◆ **Recorded information**:
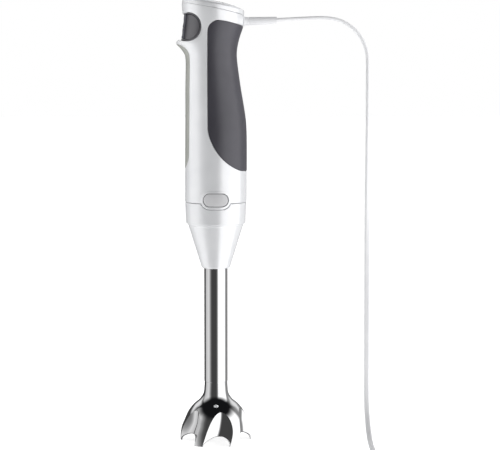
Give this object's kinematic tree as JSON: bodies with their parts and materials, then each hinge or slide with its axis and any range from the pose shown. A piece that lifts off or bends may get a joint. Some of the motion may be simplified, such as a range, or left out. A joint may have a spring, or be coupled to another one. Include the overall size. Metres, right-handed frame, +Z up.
{
  "type": "immersion blender",
  "caption": "Corded stick blender: tapered two-part handle with speed dial and two finger switches, push-button release, steel shaft and a fluted steel bell with a turning blade.",
  "frame": {"origin": "centre of the bell's rim, on the surface that the blender stands on", "axes": "+Z up along the shaft towards the speed dial; +X towards the cord at the back, so the switches face -X; +Y to the user's right"},
  "size_m": [0.1739, 0.1835, 0.3959],
  "materials": {
    "white_gloss": "gloss",
    "trim_grey": "satin",
    "grip_grey": "satin soft touch",
    "switch_grey": "satin",
    "key_grey": "satin soft touch",
    "release_grey": "satin",
    "polished_steel": "mirror polished",
    "blade_steel": "ground",
    "machined_steel": "turned",
    "spring_steel": "drawn",
    "inner_plastic": "moulded",
    "dark_plastic": "moulded",
    "bronze": "sintered",
    "black_rubber": "matt",
    "coupling_plastic": "moulded",
    "lamination": "pressed sheet",
    "die_cast": "die cast",
    "enamelled_copper": "enamelled wire",
    "copper": "turned",
    "carbon": "pressed",
    "circuit_board": "solder mask",
    "film_capacitor": "moulded",
    "control_blue": "moulded",
    "lead_insulation": "extruded",
    "cord_grey": "satin extruded",
    "plug_grey": "moulded",
    "pin_nickel": "nickel plated"
  },
  "bodies": {
    "foot": {"bell": "polished_steel", "shaft_tube": "polished_steel", "foot_housing": "white_gloss", "foot_spigot": "inner_plastic", "bell_boss": "dark_plastic", "lower_bush": "bronze", "shaft_seal": "black_rubber", "upper_bush": "bronze", "power_cord": "cord_grey", "cord_coil": "cord_grey", "plug_body": "plug_grey", "plug_pins": "pin_nickel"},
    "blade_rotor": {"drive_shaft": "machined_steel", "driven_coupling": "coupling_plastic", "blade": "blade_steel", "blade_hub": "blade_steel", "blade_nut": "blade_steel"},
    "handle": {"left_shell": "white_gloss", "right_shell": "white_gloss", "front_trim": "trim_grey", "rear_grip": "grip_grey", "coupling_socket": "inner_plastic", "top_deck": "inner_plastic", "switch_bezel": "switch_grey", "switch_frame": "switch_grey", "power_spring": "spring_steel", "turbo_spring": "spring_steel", "release_springs_left": "spring_steel", "release_springs_right": "spring_steel", "potentiometer": "control_blue", "control_board": "circuit_board", "microswitches": "dark_plastic", "capacitor": "film_capacitor", "triac": "dark_plastic", "lower_bracket": "die_cast", "upper_bracket": "die_cast", "lower_bearing": "bronze", "upper_bearing": "bronze", "stator_stack": "lamination", "field_coils": "enamelled_copper", "brush_holders": "inner_plastic", "carbon_brushes": "carbon", "motor_dampers": "black_rubber", "lead_wires": "lead_insulation", "cable_clamp": "inner_plastic", "housing_screws": "machined_steel", "strain_relief": "cord_grey"},
    "motor_rotor": {"motor_shaft": "machined_steel", "armature_core": "lamination", "armature_winding": "enamelled_copper", "commutator": "copper", "cooling_fan": "inner_plastic", "drive_coupling": "coupling_plastic"},
    "dial": {"speed_dial": "white_gloss", "dial_spindle": "machined_steel"},
    "power_key": {"power_button": "key_grey"},
    "turbo_key": {"turbo_button": "key_grey"},
    "release_left": {"release_button_left": "release_grey"},
    "release_right": {"release_button_right": "release_grey"}
  },
  "joints": [
    {"name": "handle_lift", "type": "slide", "parent": "foot", "child": "handle", "axis": [0, 0, 1], "range_m": [0, 0.06]},
    {"name": "motor_spin", "type": "hinge", "parent": "handle", "child": "motor_rotor", "pos_m": [0, 0, 0.27], "axis": [0, 0, 1], "continuous": true},
    {"name": "blade_spin", "type": "hinge", "parent": "foot", "child": "blade_rotor", "pos_m": [0, 0, 0.1], "axis": [0, 0, 1], "continuous": true},
    {"name": "dial_turn", "type": "hinge", "parent": "handle", "child": "dial", "pos_m": [-0.0025, 0, 0.3856], "axis": [0.1942, 0, 0.981], "range_deg": [0, 270]},
    {"name": "power_press", "type": "slide", "parent": "handle", "child": "power_key", "axis": [1, 0, 0], "range_m": [0, 0.0025], "stiffness_N_per_m": 600, "springref_m": -0.0015},
    {"name": "turbo_press", "type": "slide", "parent": "handle", "child": "turbo_key", "axis": [1, 0, 0], "range_m": [0, 0.0025], "stiffness_N_per_m": 600, "springref_m": -0.0015},
    {"name": "release_left_press", "type": "slide", "parent": "handle", "child": "release_left", "axis": [0, 1, 0], "range_m": [0, 0.0025], "stiffness_N_per_m": 900, "springref_m": -0.0015},
    {"name": "release_right_press", "type": "slide", "parent": "handle", "child": "release_right", "axis": [0, -1, 0], "range_m": [0, 0.0025], "stiffness_N_per_m": 900, "springref_m": -0.0015}
  ],
  "couplings": [
    {"joint": "blade_spin", "follows": "motor_spin", "ratio": 1}
  ]
}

◆ **Task directions**:
Pick out the lines containing the string "that".

◆ **Answer to this problem**:
Give this object's kinematic tree as JSON: bodies with their parts and materials, then each hinge or slide with its axis and any range from the pose shown. A piece that lifts off or bends may get a joint. Some of the motion may be simplified, such as a range, or left out. A joint may have a spring, or be coupled to another one. Include the overall size. Metres, right-handed frame, +Z up.
  "frame": {"origin": "centre of the bell's rim, on the surface that the blender stands on", "axes": "+Z up along the shaft towards the speed dial; +X towards the cord at the back, so the switches face -X; +Y to the user's right"},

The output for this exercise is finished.